В 1903 году Антон Павлович Чехов написал последнюю свою пьесу, которой дал удивительно точное ласковое название “Вишневый сад”. Услышишь это словосочетание – и сразу захочется погрузиться в тепло и уют дворянского гнезда, век назад украшавшего нашу землю.
Оно создавалось трудом и потом крепостных крестьян для жизни и радости поколений рода Гаевых, чем-то очень похожих на Обломова. Они добры, умны, но бездеятельны, как Илья Ильич, всю жизнь пролежавший на диване.
У них тоже был свой Захар, только звали его Фирсом. Теперь ему 87. Постарел и Гаев, оставшись большим беспечным ребенком с бесконечными леденцами во рту. Успела поменять фамилию его сестра – сейчас мать уже семнадцатилетней девушки. Но до сих пор комната Раневской называется детской – сила памяти и традиции.

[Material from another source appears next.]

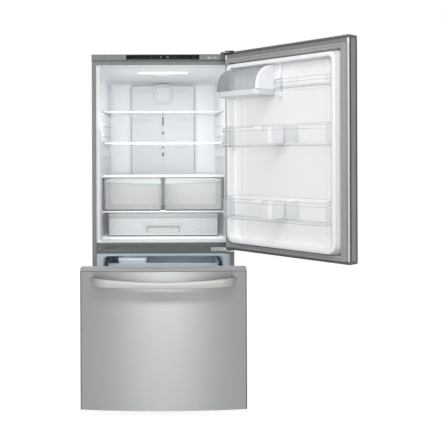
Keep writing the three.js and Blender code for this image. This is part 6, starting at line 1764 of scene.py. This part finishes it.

“О моя юность! О моя свежесть!” – восклицает Гоголь в “Мертвых душах”. Почти то же мы слышим в реплике Раневской, потому что не только руки, ноги, но и душа человеческая ищет опоры. Самая надежная опора – родительский дом. Вот почему, проведя пять лет за границей, Раневская возвращается в поместье в самый трудный момент – оно уже выставлено на торги.
Вишневый сад… Он и живая память об ушедшем, и лекарство для души. Раневская любит свою усадьбу не за картошку и помидоры, а за память и красоту. Она не спасет своего поместья – не на что. Но пытается хотя бы еще раз увидеть родное гнездо.
Может быть, ради этой встречи с Раневской – человеком, а не барыней – сохранял свою жизнь старенький Фирс – эмблема дома, настолько слившийся с ним, что и сейчас, спустя четыре десятилетия, воспринимает волю как несчастье. Не зря же “и сова кричала, и самовар гудел бесперечь”, когда отменили крепостное право.
Теперь слышатся другие звуки – лопнувшей струны и оркестра. Может быть, это реквием? Не по частной собственности в целом, а по тому лично тебе принадлежащему кусочку памяти и красоты, без которой человек не может сформироваться духовно.
Лопахин предлагает реальный вариант спасения вишневого сада – дачи. Но они разрушат все, потому что это будет обозначать приход чужих людей в твой дом. “Дачи и дачники – это так пошло”, – говорит Раневская, и Гаев поддерживает ее, хотя ничего взамен предложить не может: не привык ответственность брать на себя.
Ее берет Лопахин – сын и внук трудившихся здесь крестьян. Видимо, достаточно мирно сосуществовали эти два клана Лопахиных и Гаевых, живших в параллельных социальных мирах на одной и той же “барской” земле. Вот и предлагает он деньги взаймы, но отдавать-то нечем, и порядочные люди в такой ситуации не занимают.
Другие порядочные до последней минуты не покидают этот тонущий корабль, что плывет из прошлого в безнадежное настоящее. В нем живут на гороховом супе слуги и не знающая своей родни и родины Шарлотта. Здесь же – приемная дочь Раневской Варя. Стучит костяшками счетов и шуршит бумагами счетов конторщик Симеонов-Пищик -“двадцать два несчастья”, как и вся усадьба. А она – как тонущий корабль. Его пытается спасти Лопахин – новый человек новой эпохи, в белой жилетке, крепко стоящий на земле. Но все напрасно, и в конце драмы мы слышим звук топора – это вырубают под корень вишневые деревья. Вместе с садом под звуки топора уходит в небытие верный Фирс – символ прошлой “барской” жизни. В суете все забыли о нем. Некому было взять на себя личную ответственность за судьбу старика.
Раневская вернулась в Россию, а попала как бы в другое измерение – эпоху первоначального накопления капитала, давно прошедшую на Западе. Но не только поезд – опоздали все они. Поезд жизни ушел в направлении капитализации, то есть выжимания “наличных” и “безнала” из всего, из чего их только можно выжать. В том числе и из беззащитной красоты. Но отказаться от нее и от прошлого – все равно что отказаться от родной матери. Что и делает мечтающий о загранице Яша – самый омерзительный персонаж пьесы. Не столько по должности, сколько по психологии. Он раб. А рабам не нужна духовная память.
Человеку, государству, истории без нее просто не обойтись.